# why cant solicitors witness affidavits of their clients?



## 091october (7 Aug 2010)

just wondering why, when looking over my old Personal Injuries file, that  affidavits, sworn by me, were witnessed by a third party commissioner for oaths, and not by my own solicitor who was dealing with the case?


----------



## lawrose (9 Aug 2010)

Your personal solicitor generally is not allowed to "swear" any documents you have signed.  Cannot even use another solicitor in the same practice.


----------



## 091october (13 Aug 2010)

*affidavit enquiry*

why is this the case though? i.e why cant solicitors witness affidavits of their clients? any help appreciated in this regard?


----------



## Mr. C.J.H. (13 Aug 2010)

The answer to your question is as follows:

Every practising solicitor was conferred with the powers of commissioner for oaths pursuant to section 72 of the Solicitors (Amendment) Act, 1994 with effect from 4 November 1994. 

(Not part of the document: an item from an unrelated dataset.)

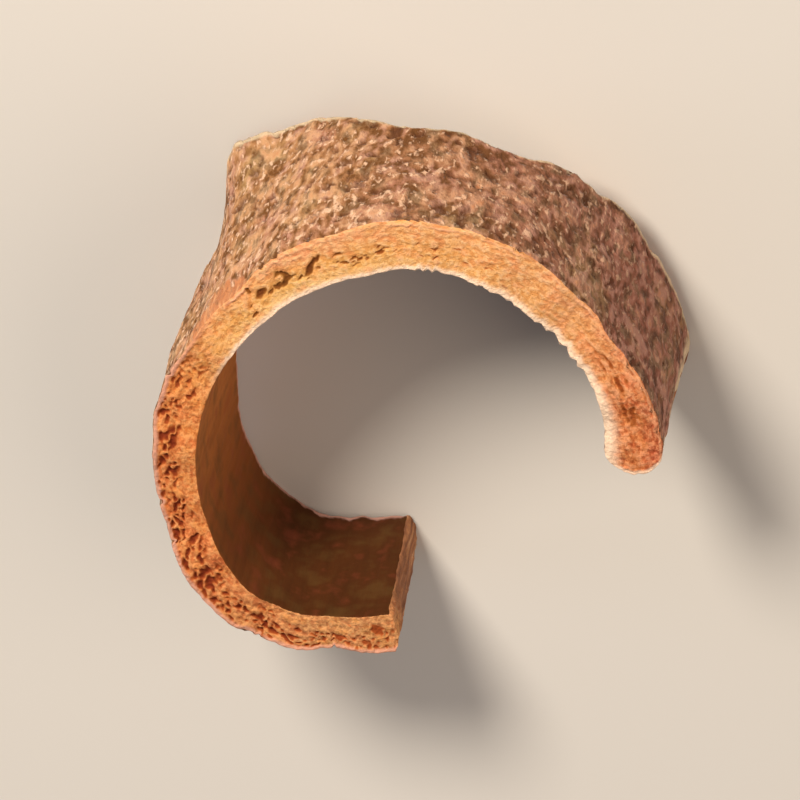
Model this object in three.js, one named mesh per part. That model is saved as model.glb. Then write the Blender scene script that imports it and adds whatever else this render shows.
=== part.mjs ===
// A strip of dried cassia bark: one cut piece that curled up across its width as it dried.
// Units are millimetres, +Z is up. The strip stands on its ragged lower cut, with its clean cut rim on top.
// The origin is on the floor, under the middle of the piece.
import * as THREE from "three";
import { mergeVertices } from "three/addons/utils/BufferGeometryUtils.js";

// --- Driving dimensions -------------------------------------------------------------------------

// The smooth inner face as seen from above: arcs that run on into one another, from the lip to the tail.
const CURL = [
  { turn: 44, radius: 14 }, // the lip, bent in
  { turn: 12, radius: 37 }, // a flatter stretch
  { turn: 59, radius: 15 }, // round the crown
  { turn: 106, radius: 21.5 }, // the long open side
  { turn: 58, radius: 8.5 }, // the tight bend before the tail
  { turn: 8, radius: 53 }, // the tail, nearly straight
];
const LIP = { x: 18.65, y: -2.9, heading: 79.5 }; // where the inner face starts, and its direction there

const WALL_AT_LIP = 4.5; // bark thickness
const WALL_AT_TAIL = 3.7;
const CROWN_SWELL = { at: 29, width: 11, height: 1.15 }; // the cork is thickest over the crown
const LIP_SWELL = { at: 1, width: 6, height: 0.75 }; // the lip is thicker on its inner side
const LIP_ROUNDING = 2.2; // how far the worn lip is rounded back
const TAIL_ROUNDING = 0.5;

const STRIP_LENGTH = 18.8; // from the upper cut to the lower one, along the grain
const HOLLOW = { at: 27, width: 8, height: -3.0 }; // the lower cut runs short under the crown
const TONGUE = { from: 31, full: 40, fade: 47, to: 51, height: 5.2 }; // and leaves a tongue beside it
const TAIL_SHORTENING = { from: 74, to: 86, height: -1.6 };

// How far the wall leans out of (+) or into (-) the curl at STRIP_LENGTH below the rim. A power of 1 is a
// straight lean, and a higher one bends more towards the lower cut.
const FLARES = [
  { at: 6, width: 10, height: 0.9, power: 1.5 },
  { at: 45.5, width: 4, height: 1.2, power: 3 }, // the tongue turns out
  { at: 51, width: 3.5, height: -1, power: 1 },
  { at: 62, width: 10, height: -1.7, power: 1.5 },
];

// Slow waves in the cuts and in the cork, as height, waves along the curl, waves down the strip, phase.
const RIM_WAVES = [
  { height: 0.16, along: 7, phase: 0.4 },
  { height: 0.1, along: 17, phase: 2.1 },
];
const LOWER_CUT_WAVES = [
  { height: 0.3, along: 6, phase: 1.2 },
  { height: 0.18, along: 14, phase: 0.3 },
];
const CORK_WAVES = [
  { height: 0.16, along: 5, down: 1.3, phase: 0.8 },
  { height: 0.11, along: 11, down: 2.2, phase: 2.6 },
];

// The strip stands on its tongue, its lip and the bend before its tail: it leans by LEAN towards
// LEAN_TOWARDS, then turns.
const LEAN = 10.6;
const LEAN_TOWARDS = 111;
const TURN = -45;
const FOOT_DEPTH = 0.55; // how far the feet are worn flat

const STEPS_ALONG = 84;
const STEPS_THROUGH = 4;
const STEPS_DOWN = 11;

// --- The curl -----------------------------------------------------------------------------------

const radians = THREE.MathUtils.degToRad;
const arcLength = (arc) => radians(arc.turn) * arc.radius;
const CURL_LENGTH = CURL.reduce((sum, arc) => sum + arcLength(arc), 0);

// A smooth hump of the given height, centred at a distance along the curl.
function hump(along, { at, width, height }) {
  return height * Math.exp(-(((along - at) / width) ** 2));
}

function waves(list, along, down = 0) {
  const turn = (2 * Math.PI) / CURL_LENGTH;
  const height = (w) => w.height * Math.sin(w.along * turn * along + (w.down ?? 0) * down + w.phase);
  return list.reduce((sum, w) => sum + height(w), 0);
}

// The point and direction of the inner face at a distance along the curl from the lip.
function innerFace(along) {
  let heading = radians(LIP.heading);
  const point = new THREE.Vector2(LIP.x, LIP.y);
  let left = along;
  for (const [i, arc] of CURL.entries()) {
    const stretch = i === CURL.length - 1 ? left : Math.min(left, arcLength(arc));
    const next = heading + stretch / arc.radius;
    point.x += arc.radius * (Math.sin(next) - Math.sin(heading));
    point.y += arc.radius * (Math.cos(heading) - Math.cos(next));
    heading = next;
    left -= stretch;
    if (left <= 0) break;
  }
  return { point, heading };
}

function wallAt(along) {
  const taper = THREE.MathUtils.lerp(WALL_AT_LIP, WALL_AT_TAIL, along / CURL_LENGTH);
  return taper + hump(along, CROWN_SWELL);
}

function depthOfLowerCut(along) {
  const rise = THREE.MathUtils.smoothstep(along, TONGUE.from, TONGUE.full);
  const fall = THREE.MathUtils.smoothstep(along, TONGUE.fade, TONGUE.to);
  const tail = THREE.MathUtils.smoothstep(along, TAIL_SHORTENING.from, TAIL_SHORTENING.to);
  const tongue = TONGUE.height * rise * (1 - fall);
  const shortening = TAIL_SHORTENING.height * tail;
  return STRIP_LENGTH + hump(along, HOLLOW) + tongue + shortening + waves(LOWER_CUT_WAVES, along);
}

function flareAt(along, depth) {
  const share = Math.max(0, depth / STRIP_LENGTH);
  return FLARES.reduce((sum, flare) => sum + hump(along, flare) * share ** flare.power, 0);
}

// Both ends of the strip are rounded from face to face: a half circle squashed to the given length.
function roundedBack(length, through) {
  return length * (1 - Math.sqrt(1 - (2 * through - 1) ** 2));
}

// --- The solid ----------------------------------------------------------------------------------

// Moves each point of a flat slab of bark to its place in the curl. The slab's x runs along the curl,
// y from the inner face (0) to the cork (1), and z from the upper cut (0) to the lower one (1).
function curlUp(slab) {
  const position = slab.getAttribute("position");
  for (let i = 0; i < position.count; i += 1) {
    const through = position.getY(i);
    const start = roundedBack(LIP_ROUNDING, through);
    const end = CURL_LENGTH - roundedBack(TAIL_ROUNDING, through);
    const along = THREE.MathUtils.lerp(start, end, position.getX(i));

    const top = waves(RIM_WAVES, along);
    const depth = THREE.MathUtils.lerp(top, depthOfLowerCut(along), position.getZ(i));
    const cork = through * waves(CORK_WAVES, along, position.getZ(i));
    const inner = (through - 1) * hump(along, LIP_SWELL);
    const outward = inner + through * wallAt(along) + cork + flareAt(along, depth);

    const { point, heading } = innerFace(along);
    position.setXYZ(
      i,
      point.x + outward * Math.sin(heading),
      point.y - outward * Math.cos(heading),
      -depth,
    );
  }
}

// Sets the strip down as it stands, and wears its feet flat on the floor.
function standUp(geometry) {
  geometry.rotateZ(radians(-LEAN_TOWARDS));
  geometry.rotateY(radians(-LEAN));
  geometry.rotateZ(radians(TURN));
  geometry.computeBoundingBox();
  const middle = geometry.boundingBox.getCenter(new THREE.Vector3());
  geometry.translate(-middle.x, -middle.y, -geometry.boundingBox.min.z - FOOT_DEPTH);
  const position = geometry.getAttribute("position");
  for (let i = 0; i < position.count; i += 1) {
    position.setZ(i, Math.max(0, position.getZ(i)));
  }
}

function barkStrip() {
  const slab = new THREE.BoxGeometry(1, 1, 1, STEPS_ALONG, STEPS_THROUGH, STEPS_DOWN);
  slab.translate(0.5, 0.5, 0.5);
  slab.deleteAttribute("normal");
  slab.deleteAttribute("uv");
  const solid = mergeVertices(slab);
  curlUp(solid);
  standUp(solid);
  solid.computeVertexNormals();
  return solid;
}

const bark = new THREE.MeshStandardMaterial({ color: 0x8a6a4f, roughness: 0.85, metalness: 0 });
const strip = new THREE.Mesh(barkStrip(), bark);
strip.name = "bark_curl";

const group = new THREE.Group();
group.name = "cassia_bark_strip";
group.add(strip);

export default group;
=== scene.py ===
# %% [markdown]
# # A strip of cassia bark, curled as it dried
#
# Cassia is the thick, coarse cousin of cinnamon. A piece is cut across the branch, so its upper end is a
# clean sawn rim, and as it dries the smooth inner side shrinks more than the cork, so the strip rolls up
# across its width into an open ring. This lesson rolls one up from a flat slab, gives every side its own
# relief, and then paints three finishes: cork, cut bark and inner bark.
#
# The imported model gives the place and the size. It is loaded first, and its box is kept.

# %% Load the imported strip
import math

import bmesh
import bpy
from mathutils import Matrix, Vector, noise


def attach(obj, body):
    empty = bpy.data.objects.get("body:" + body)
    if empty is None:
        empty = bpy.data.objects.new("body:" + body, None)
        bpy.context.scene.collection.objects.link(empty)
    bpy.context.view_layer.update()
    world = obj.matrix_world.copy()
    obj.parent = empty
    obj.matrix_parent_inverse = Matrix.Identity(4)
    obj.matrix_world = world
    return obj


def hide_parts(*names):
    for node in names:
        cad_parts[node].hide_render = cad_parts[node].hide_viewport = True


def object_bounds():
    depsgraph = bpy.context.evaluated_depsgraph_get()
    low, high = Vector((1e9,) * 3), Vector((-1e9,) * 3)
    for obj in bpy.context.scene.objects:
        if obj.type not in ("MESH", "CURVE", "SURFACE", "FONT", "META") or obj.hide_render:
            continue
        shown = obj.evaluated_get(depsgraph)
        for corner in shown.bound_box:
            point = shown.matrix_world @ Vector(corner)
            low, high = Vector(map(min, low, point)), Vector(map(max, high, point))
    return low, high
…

Section 72(2) of the Solicitors (Amendment) Act 1994 requires that a practising solicitor 'shall not exercise the powers conferred by this section in any proceedings in which he is solicitor to any of the parties or in which he has an interest, or in contravention of any relevant condition' (that is, in contravention of any condition to which his/her practising certificate may be subject).

The bottom line is that a solicitor is prohibited by legislation from swearing his own clients documents.


----------



## 091october (14 Aug 2010)

thats great mr. CJH. thank you so much.


----------